Real Clear Politics put this headline to Washington Post columnist David
Broder’s June 5 story: “Obama: A Victor on His Heels.” It was different
summary from what accompanied Broder’s story in the Post but far more
accurate. It’s hard to miss that the Democratic presidential nominee
stumbled his way over the goal line
#2. Senator McCain is the Republican best positioned to compete with a man
whose content-free mantra is “change.”
Obama may have feet of clay, but I know from talking to some people I love
and respect that they are mesmerized by what they perceive as Obama’s
capacity to transcend ... well, fill in the blank. Their brains are in
neutral but their hearts are fully engaged. They are persuaded that Obama
represents a kind of contemporary Hercules who can clean out today’s Augean
Stables—Washington, D.C.—ushering in a “post-partisanship” era.
The irony is there is nothing, absolutely nothing that sets Obama apart from
an ordinary run-of-the-mill partisan campaigner. That “nothing new here” is
nothing so simple as being rated by National Journal as the number one most
liberal senator based on his voting record in 2007. It’s rather that Obama
has shown no interest or capacity to “reach across the aisle.”
It is precisely pro-life Senator McCain’s willingness to work with Democrats
that so often gets him in hot water with his fellow Republicans. If the goal
is to purge poison out of Washington, D.C., it is not Obama, who is the
physician, but McCain. #3. In that vein, the usual rhetorical formula is to cite Obama as the first
African-American to be the presidential nominee of a major political party.
Yet nearly as remarkable is that a freshman senator, who began running for
President one year into his first term, will carry the Democrats’ banner in
November. Obama has left virtually no legislative footprint.

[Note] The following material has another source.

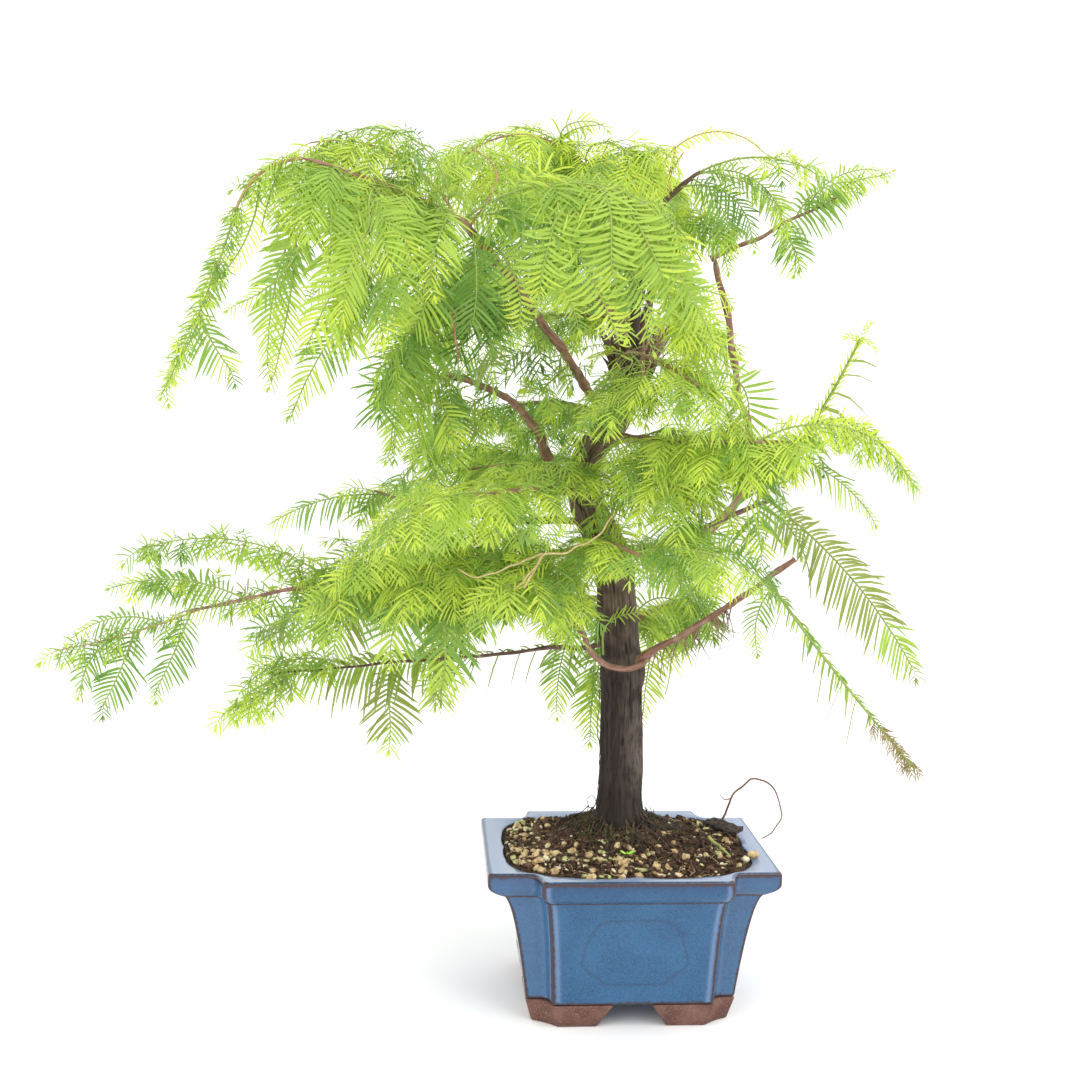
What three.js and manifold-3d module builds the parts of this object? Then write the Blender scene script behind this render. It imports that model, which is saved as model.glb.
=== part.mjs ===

Which is, paradoxically, a major reason he’s been so successful. His
admirers see this legislative invisibility as proof he has not been
corrupted by “the process.” It is the principle of “less is more” taken to
the 10th power.
The Obama candidacy will be a stern test for all pro-lifers over the next
five months. Sen. Obama is a formidable opponent for many reasons. At the
top of that list is that most people have no clue who he is or what he
believes. Uncluttered by little things like facts, they fill this empty
vessel with their hopes for a brighter day, But we can and we do know one
thing for sure. Obama is as staunchly anti-life as any candidate ever to run
for President. He is the Abortion Establishment’s dream candidate, and he is
at their beck and call night and day. Yet his record on abortion is treated
by the mainstream press as if it is the embodiment of moderate, mainstream
America.
It’s our job to get the truth out about who these two very different
candidates are and the enormity of what is at stake.